The Advanced Precision Kill Weapons System (APKWS) is a BAE Systems-built, 2.75-in. rocket costing about one-quarter to one-third of other air-to-ground precision missiles. The helicopters that carry the new missiles operate out of Camp Bastion and a series of forward operating bases. The initial tranche of weapons used in Afghanistan have scored better than a 90% probability of success, say U.S. officials.

Gun camera video “footage shows good effects, no weapons failures and very few misses,” says Navy Capt. Brian Corey, the APKWS program manager. Some misses were made on purpose to ensure aircrews stayed within the rules of engagement for validating targets. The others were caused by not being able to hold the laser on target, a difficult problem when both the launch aircraft and vehicular target are moving.

The missile’s real value has been hitting ground troops hiding behind walls and berms in ambush sites, clusters of fighters emplacing bombs in roads and other locations or manning emplacements for mortars and heavy machine guns. Another 50 of the missiles have been fired in ongoing Fleet Marine Force training programs at Marine Corps Air Station Yuma, Ariz., and the Air-Ground Training Center at Twenty-Nine Palms, Calif.

Meanwhile, the Navy has tested the missile by firing it from H-60S/Rs as a flexible, fast-response defense again maritime targets, in particular small, high-speed boats that have been used as remotely controlled or suicide weapons against U.S. ships, Corey says. A decision on whether to proceed is expected in mid fiscal 2014.

APKWS was first tested in a maritime environment in January, when 10 missiles were fired at small, high-speed boats. Two types of warheads were tested — high explosive and flechette.

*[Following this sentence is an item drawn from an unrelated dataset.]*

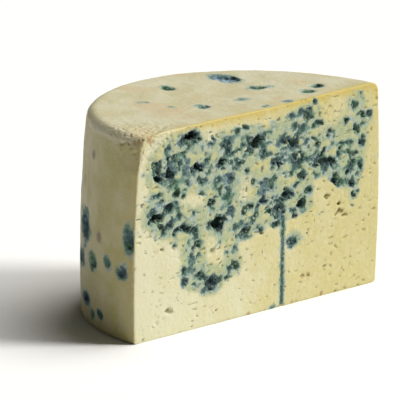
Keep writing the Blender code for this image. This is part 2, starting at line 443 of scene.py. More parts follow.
# %% [markdown]
# The worn corner is not only rounder than the rest of the rim, it has lost crumbs as well. Fine
# noise, cut off below a threshold, gives separate little chips, and they fade with the distance
# from that corner.

# %% The chips of the worn corner
CHIP = 1.5 * MM
CHIP_REACH = 34 * MM
CHIP_DEPTH = 0.5 * MM


def chips(points):
    """1 where a crumb broke off near the worn corner, 0 elsewhere."""
    near = 1.6 * (1 - np.linalg.norm(points - np.array(WORN_CORNER), axis=1) / CHIP_REACH)
    near = np.clip(near, 0, 1) * smooth_step(points[:, 2], HEIGHT - 14 * MM, HEIGHT - 4 * MM)
    return smooth_step(noise_at(points, CHIP, 13.0), 0.16, 0.4) * near


# %% [markdown]
# To know how deep a point lies, the half wheel without its hollows is needed. Its plain form is
# convex, so the convex hull of the solid is that form, and the distance to it is the depth.

# %% Measure depth under the plain form
pick(frame["nodes"][NODE])
bpy.ops.object.duplicate()
plain = bpy.context.view_layer.objects.active
bpy.ops.object.mode_set(mode="EDIT")
bpy.ops.mesh.select_all(action="SELECT")
bpy.ops.mesh.convex_hull()
bpy.ops.object.mode_set(mode="OBJECT")
plain_skin = BVHTree.FromObject(plain, bpy.context.evaluated_depsgraph_get())
print("plain form measured:", triangles(plain), "triangles")
bpy.data.objects.remove(plain)


def depth_of(points):
    """Distance from each point to the plain skin, and whether the cut is the nearest part of it."""
    found = [plain_skin.find_nearest(place) for place in points.tolist()]
    depths = np.array([hit[3] for hit in found])
    by_cut = np.array([hit[1].y < -0.5 for hit in found])
    return depths, by_cut


def distance_to(points, targets):
    """Distance from each point to the nearest of the targets."""
    tree = kdtree.KDTree(len(targets))
    for index, target in enumerate(targets.tolist()):
        tree.insert(target, index)
    tree.balance()
    return np.array([tree.find(place)[2] for place in points.tolist()])


# %% [markdown]
# Now the points move. Reading and setting them one by one would be slow, so three helpers do it
# for a whole piece at once.

# %% Read and move a piece's points
def points_of(piece):
    """The places of a piece's points, as rows of an array."""
    places = np.empty(len(piece.data.vertices) * 3)
    piece.data.vertices.foreach_get("co", places)
    return places.reshape(-1, 3)


def normals_of(piece):
    """The directions that a piece's points face."""
    directions = np.empty(len(piece.data.vertices) * 3)
    piece.data.vertex_normals.foreach_get("vector", directions)
    return directions.reshape(-1, 3)


def move_points(piece, places):
    """Puts a piece's points at new places."""
    piece.data.vertices.foreach_set("co", places.ravel())
    piece.data.update()


# %% [markdown]
# The Boolean left outlines that are too smooth for torn curd. Kneading pushes the points about
# along the cut, in waves of a few millimetres, so that no outline stays round. The rim, the base
# and the straight needle channel keep their shape.

# %% Knead the outlines of the hollows
KNEAD = 1.5 * MM
KNEAD_WAVE = 3.4 * MM
KNEAD_FINE_WAVE = 1.6 * MM
CHANNEL_X = 18 * MM
CHANNEL_TOP = 47 * MM


def kneaded(places):
    """The points, pushed about along the cut so that no hollow keeps a smooth outline."""
    to_border = np.minimum(RADIUS - np.abs(places[:, 0]), np.minimum(places[:, 2], HEIGHT - places[:, 2]))
    strength = smooth_step(to_border, 2 * MM, 8 * MM)
    strength *= 1 - smooth_step(places[:, 1] - CUT_Y, 6 * MM, 11 * MM)
    beside = np.exp(-(((places[:, 0] - CHANNEL_X) / (4 * MM)) ** 2))
    strength *= 1 - beside * (1 - smooth_step(places[:, 2], CHANNEL_TOP, CHANNEL_TOP + 4 * MM))
    flattened = places.copy()
    flattened[:, 1] = 0.0
    moved = places.copy()
    for axis, shift in ((0, 61.0), (2, 71.0)):
        push = KNEAD * noise_at(flattened, KNEAD_WAVE, shift)
        push += 0.4 * KNEAD * noise_at(flattened, KNEAD_FINE_WAVE, shift + 5)
        moved[:, axis] += push * strength
    return moved


places = kneaded(points_of(body))
move_points(body, places)
print(len(places), "points kneaded")

# %% [markdown]
# From here on points only move inwards, so the cheese stays inside its real size. On the cut they
# sink into the crevices, soonest beside a hollow, and into the tears, pits and chips. Over all of
# it lies a crumbly grain, which is coarser where the curd is loose.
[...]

The Marine Corps and Air Force also are now moving ahead with a joint test demonstration that puts a very slightly modified version of the missile—whose wings can be opened reliably and quickly at speeds over Mach 2—on the AV-8B Harrier and A-10, Corey says. The modifications involve an explosive charge to make the conformal wings deploy with more force, says John Watkins, BAE’s director of precision guidance solutions. A special, BAE-developed seal keeps the missile components from being damaged by hot gases being expelled at more than 1,000F. while staying frangible enough to let the wings deploy quickly.

A helicopter fires at speeds from a hover to 150 kt. The AV-8 and A-10 release their weapons at speeds of 400 kt. or more. The wings deploy about 1 sec. after the rocket motor fires. The missile reaches a speed of Mach 2 shortly after launch.

The Navy is working out how many missiles can be carried by the various platforms. Current packages can put 16-38 missiles on a helicopter, for example, or from 16-19 on a single station, an issue that will be decided primarily by the weight each aircraft can carry.

Two other projects involve fitting APKWS to the unmanned MQ-8 Fire Scout and producing a digital interface for the rocket launcher that will allow it to fire a variety of weapons from the same launcher, including unguided high-explosive and flechette rounds in addition to precision missiles.